## TASK DIRECTIONS
Give the data below again, word for word.

## RAW DATA
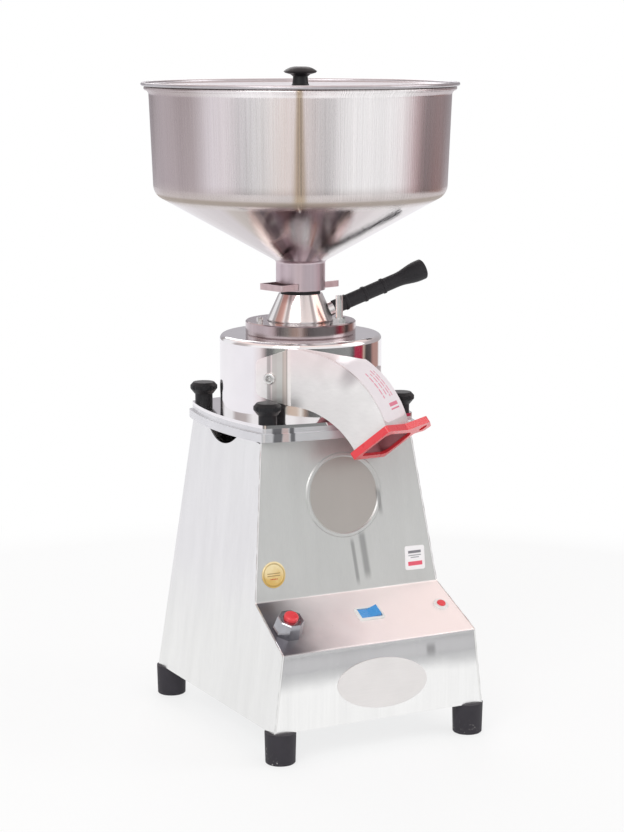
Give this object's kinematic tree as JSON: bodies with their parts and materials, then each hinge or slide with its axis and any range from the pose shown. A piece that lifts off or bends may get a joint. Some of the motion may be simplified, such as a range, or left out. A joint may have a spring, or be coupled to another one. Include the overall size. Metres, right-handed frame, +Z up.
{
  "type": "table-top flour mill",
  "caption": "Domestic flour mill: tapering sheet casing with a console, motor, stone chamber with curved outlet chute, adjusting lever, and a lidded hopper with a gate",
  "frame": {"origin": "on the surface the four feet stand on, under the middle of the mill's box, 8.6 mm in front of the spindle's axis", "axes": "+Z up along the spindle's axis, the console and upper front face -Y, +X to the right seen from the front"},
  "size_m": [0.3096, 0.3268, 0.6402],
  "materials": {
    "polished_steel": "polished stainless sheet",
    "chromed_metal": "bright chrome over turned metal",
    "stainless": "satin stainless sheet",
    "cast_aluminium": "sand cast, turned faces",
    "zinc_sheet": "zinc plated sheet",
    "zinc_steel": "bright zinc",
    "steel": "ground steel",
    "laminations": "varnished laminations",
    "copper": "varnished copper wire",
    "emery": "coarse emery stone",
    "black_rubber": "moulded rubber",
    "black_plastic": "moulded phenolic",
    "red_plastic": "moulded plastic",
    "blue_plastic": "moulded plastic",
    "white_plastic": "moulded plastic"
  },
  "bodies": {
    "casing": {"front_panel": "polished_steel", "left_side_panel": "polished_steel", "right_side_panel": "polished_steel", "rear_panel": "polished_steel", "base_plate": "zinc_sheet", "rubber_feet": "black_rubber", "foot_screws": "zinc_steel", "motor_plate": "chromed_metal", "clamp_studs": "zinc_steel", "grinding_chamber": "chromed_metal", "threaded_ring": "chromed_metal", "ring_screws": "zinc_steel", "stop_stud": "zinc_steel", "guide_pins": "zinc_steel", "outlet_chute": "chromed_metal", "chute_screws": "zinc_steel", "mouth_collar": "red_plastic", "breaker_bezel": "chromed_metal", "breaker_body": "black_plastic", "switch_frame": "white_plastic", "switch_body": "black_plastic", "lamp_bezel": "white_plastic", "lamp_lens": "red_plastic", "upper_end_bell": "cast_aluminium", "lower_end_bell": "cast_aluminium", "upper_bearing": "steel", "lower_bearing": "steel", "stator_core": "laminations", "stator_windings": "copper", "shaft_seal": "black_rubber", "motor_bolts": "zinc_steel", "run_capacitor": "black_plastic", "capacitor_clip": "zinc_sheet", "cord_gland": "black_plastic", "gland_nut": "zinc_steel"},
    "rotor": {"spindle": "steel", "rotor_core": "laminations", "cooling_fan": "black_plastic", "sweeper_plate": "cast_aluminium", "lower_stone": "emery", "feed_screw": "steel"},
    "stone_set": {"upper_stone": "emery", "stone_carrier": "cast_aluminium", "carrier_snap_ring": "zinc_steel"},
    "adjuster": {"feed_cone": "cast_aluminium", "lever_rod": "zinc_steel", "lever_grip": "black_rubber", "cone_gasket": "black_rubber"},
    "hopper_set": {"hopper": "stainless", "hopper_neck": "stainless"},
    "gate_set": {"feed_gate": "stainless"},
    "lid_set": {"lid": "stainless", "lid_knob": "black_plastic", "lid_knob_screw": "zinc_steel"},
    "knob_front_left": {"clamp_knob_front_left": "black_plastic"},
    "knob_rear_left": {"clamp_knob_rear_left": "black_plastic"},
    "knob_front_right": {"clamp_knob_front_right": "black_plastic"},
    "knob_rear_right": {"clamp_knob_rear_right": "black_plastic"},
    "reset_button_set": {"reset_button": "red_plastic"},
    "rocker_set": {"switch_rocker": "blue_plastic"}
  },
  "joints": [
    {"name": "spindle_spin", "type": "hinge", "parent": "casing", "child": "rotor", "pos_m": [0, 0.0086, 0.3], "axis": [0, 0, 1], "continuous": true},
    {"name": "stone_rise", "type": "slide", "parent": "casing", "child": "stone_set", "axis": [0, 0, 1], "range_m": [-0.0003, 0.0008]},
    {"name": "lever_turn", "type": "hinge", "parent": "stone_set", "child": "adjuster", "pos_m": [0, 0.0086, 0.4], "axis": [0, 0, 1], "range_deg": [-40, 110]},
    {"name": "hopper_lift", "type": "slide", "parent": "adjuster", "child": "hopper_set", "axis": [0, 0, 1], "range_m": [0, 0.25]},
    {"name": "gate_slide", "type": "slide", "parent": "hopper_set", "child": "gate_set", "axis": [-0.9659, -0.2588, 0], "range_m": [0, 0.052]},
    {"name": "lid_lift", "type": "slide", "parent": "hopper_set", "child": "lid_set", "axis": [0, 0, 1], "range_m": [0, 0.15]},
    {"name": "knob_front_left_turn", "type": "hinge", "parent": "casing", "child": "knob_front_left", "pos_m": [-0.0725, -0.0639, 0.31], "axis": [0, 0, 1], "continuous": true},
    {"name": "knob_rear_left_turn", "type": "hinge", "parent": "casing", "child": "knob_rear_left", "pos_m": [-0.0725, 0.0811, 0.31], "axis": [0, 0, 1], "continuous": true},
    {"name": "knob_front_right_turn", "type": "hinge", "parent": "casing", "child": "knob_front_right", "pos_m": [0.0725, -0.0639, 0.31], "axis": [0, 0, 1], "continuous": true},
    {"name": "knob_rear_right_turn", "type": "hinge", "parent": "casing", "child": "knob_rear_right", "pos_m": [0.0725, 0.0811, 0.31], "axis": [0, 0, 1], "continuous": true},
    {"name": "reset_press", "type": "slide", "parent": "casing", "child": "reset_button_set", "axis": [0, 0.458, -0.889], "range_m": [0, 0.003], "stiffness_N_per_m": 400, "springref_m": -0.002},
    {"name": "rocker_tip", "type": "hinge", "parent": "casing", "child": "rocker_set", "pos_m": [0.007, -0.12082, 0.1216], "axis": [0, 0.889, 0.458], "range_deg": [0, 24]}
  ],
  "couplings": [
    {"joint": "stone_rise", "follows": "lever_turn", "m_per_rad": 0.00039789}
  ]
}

## TASK RESPONSE
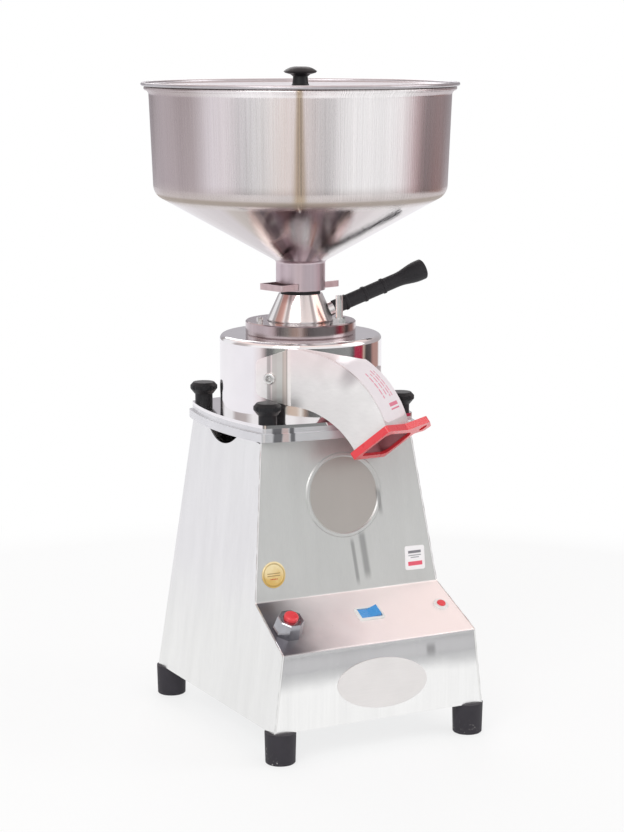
Give this object's kinematic tree as JSON: bodies with their parts and materials, then each hinge or slide with its axis and any range from the pose shown. A piece that lifts off or bends may get a joint. Some of the motion may be simplified, such as a range, or left out. A joint may have a spring, or be coupled to another one. Include the overall size. Metres, right-handed frame, +Z up.
{
  "type": "table-top flour mill",
  "caption": "Domestic flour mill: tapering sheet casing with a console, motor, stone chamber with curved outlet chute, adjusting lever, and a lidded hopper with a gate",
  "frame": {"origin": "on the surface the four feet stand on, under the middle of the mill's box, 8.6 mm in front of the spindle's axis", "axes": "+Z up along the spindle's axis, the console and upper front face -Y, +X to the right seen from the front"},
  "size_m": [0.3096, 0.3268, 0.6402],
  "materials": {
    "polished_steel": "polished stainless sheet",
    "chromed_metal": "bright chrome over turned metal",
    "stainless": "satin stainless sheet",
    "cast_aluminium": "sand cast, turned faces",
    "zinc_sheet": "zinc plated sheet",
    "zinc_steel": "bright zinc",
    "steel": "ground steel",
    "laminations": "varnished laminations",
    "copper": "varnished copper wire",
    "emery": "coarse emery stone",
    "black_rubber": "moulded rubber",
    "black_plastic": "moulded phenolic",
    "red_plastic": "moulded plastic",
    "blue_plastic": "moulded plastic",
    "white_plastic": "moulded plastic"
  },
  "bodies": {
    "casing": {"front_panel": "polished_steel", "left_side_panel": "polished_steel", "right_side_panel": "polished_steel", "rear_panel": "polished_steel", "base_plate": "zinc_sheet", "rubber_feet": "black_rubber", "foot_screws": "zinc_steel", "motor_plate": "chromed_metal", "clamp_studs": "zinc_steel", "grinding_chamber": "chromed_metal", "threaded_ring": "chromed_metal", "ring_screws": "zinc_steel", "stop_stud": "zinc_steel", "guide_pins": "zinc_steel", "outlet_chute": "chromed_metal", "chute_screws": "zinc_steel", "mouth_collar": "red_plastic", "breaker_bezel": "chromed_metal", "breaker_body": "black_plastic", "switch_frame": "white_plastic", "switch_body": "black_plastic", "lamp_bezel": "white_plastic", "lamp_lens": "red_plastic", "upper_end_bell": "cast_aluminium", "lower_end_bell": "cast_aluminium", "upper_bearing": "steel", "lower_bearing": "steel", "stator_core": "laminations", "stator_windings": "copper", "shaft_seal": "black_rubber", "motor_bolts": "zinc_steel", "run_capacitor": "black_plastic", "capacitor_clip": "zinc_sheet", "cord_gland": "black_plastic", "gland_nut": "zinc_steel"},
    "rotor": {"spindle": "steel", "rotor_core": "laminations", "cooling_fan": "black_plastic", "sweeper_plate": "cast_aluminium", "lower_stone": "emery", "feed_screw": "steel"},
    "stone_set": {"upper_stone": "emery", "stone_carrier": "cast_aluminium", "carrier_snap_ring": "zinc_steel"},
    "adjuster": {"feed_cone": "cast_aluminium", "lever_rod": "zinc_steel", "lever_grip": "black_rubber", "cone_gasket": "black_rubber"},
    "hopper_set": {"hopper": "stainless", "hopper_neck": "stainless"},
    "gate_set": {"feed_gate": "stainless"},
    "lid_set": {"lid": "stainless", "lid_knob": "black_plastic", "lid_knob_screw": "zinc_steel"},
    "knob_front_left": {"clamp_knob_front_left": "black_plastic"},
    "knob_rear_left": {"clamp_knob_rear_left": "black_plastic"},
    "knob_front_right": {"clamp_knob_front_right": "black_plastic"},
    "knob_rear_right": {"clamp_knob_rear_right": "black_plastic"},
    "reset_button_set": {"reset_button": "red_plastic"},
    "rocker_set": {"switch_rocker": "blue_plastic"}
  },
  "joints": [
    {"name": "spindle_spin", "type": "hinge", "parent": "casing", "child": "rotor", "pos_m": [0, 0.0086, 0.3], "axis": [0, 0, 1], "continuous": true},
    {"name": "stone_rise", "type": "slide", "parent": "casing", "child": "stone_set", "axis": [0, 0, 1], "range_m": [-0.0003, 0.0008]},
    {"name": "lever_turn", "type": "hinge", "parent": "stone_set", "child": "adjuster", "pos_m": [0, 0.0086, 0.4], "axis": [0, 0, 1], "range_deg": [-40, 110]},
    {"name": "hopper_lift", "type": "slide", "parent": "adjuster", "child": "hopper_set", "axis": [0, 0, 1], "range_m": [0, 0.25]},
    {"name": "gate_slide", "type": "slide", "parent": "hopper_set", "child": "gate_set", "axis": [-0.9659, -0.2588, 0], "range_m": [0, 0.052]},
    {"name": "lid_lift", "type": "slide", "parent": "hopper_set", "child": "lid_set", "axis": [0, 0, 1], "range_m": [0, 0.15]},
    {"name": "knob_front_left_turn", "type": "hinge", "parent": "casing", "child": "knob_front_left", "pos_m": [-0.0725, -0.0639, 0.31], "axis": [0, 0, 1], "continuous": true},
    {"name": "knob_rear_left_turn", "type": "hinge", "parent": "casing", "child": "knob_rear_left", "pos_m": [-0.0725, 0.0811, 0.31], "axis": [0, 0, 1], "continuous": true},
    {"name": "knob_front_right_turn", "type": "hinge", "parent": "casing", "child": "knob_front_right", "pos_m": [0.0725, -0.0639, 0.31], "axis": [0, 0, 1], "continuous": true},
    {"name": "knob_rear_right_turn", "type": "hinge", "parent": "casing", "child": "knob_rear_right", "pos_m": [0.0725, 0.0811, 0.31], "axis": [0, 0, 1], "continuous": true},
    {"name": "reset_press", "type": "slide", "parent": "casing", "child": "reset_button_set", "axis": [0, 0.458, -0.889], "range_m": [0, 0.003], "stiffness_N_per_m": 400, "springref_m": -0.002},
    {"name": "rocker_tip", "type": "hinge", "parent": "casing", "child": "rocker_set", "pos_m": [0.007, -0.12082, 0.1216], "axis": [0, 0.889, 0.458], "range_deg": [0, 24]}
  ],
  "couplings": [
    {"joint": "stone_rise", "follows": "lever_turn", "m_per_rad": 0.00039789}
  ]
}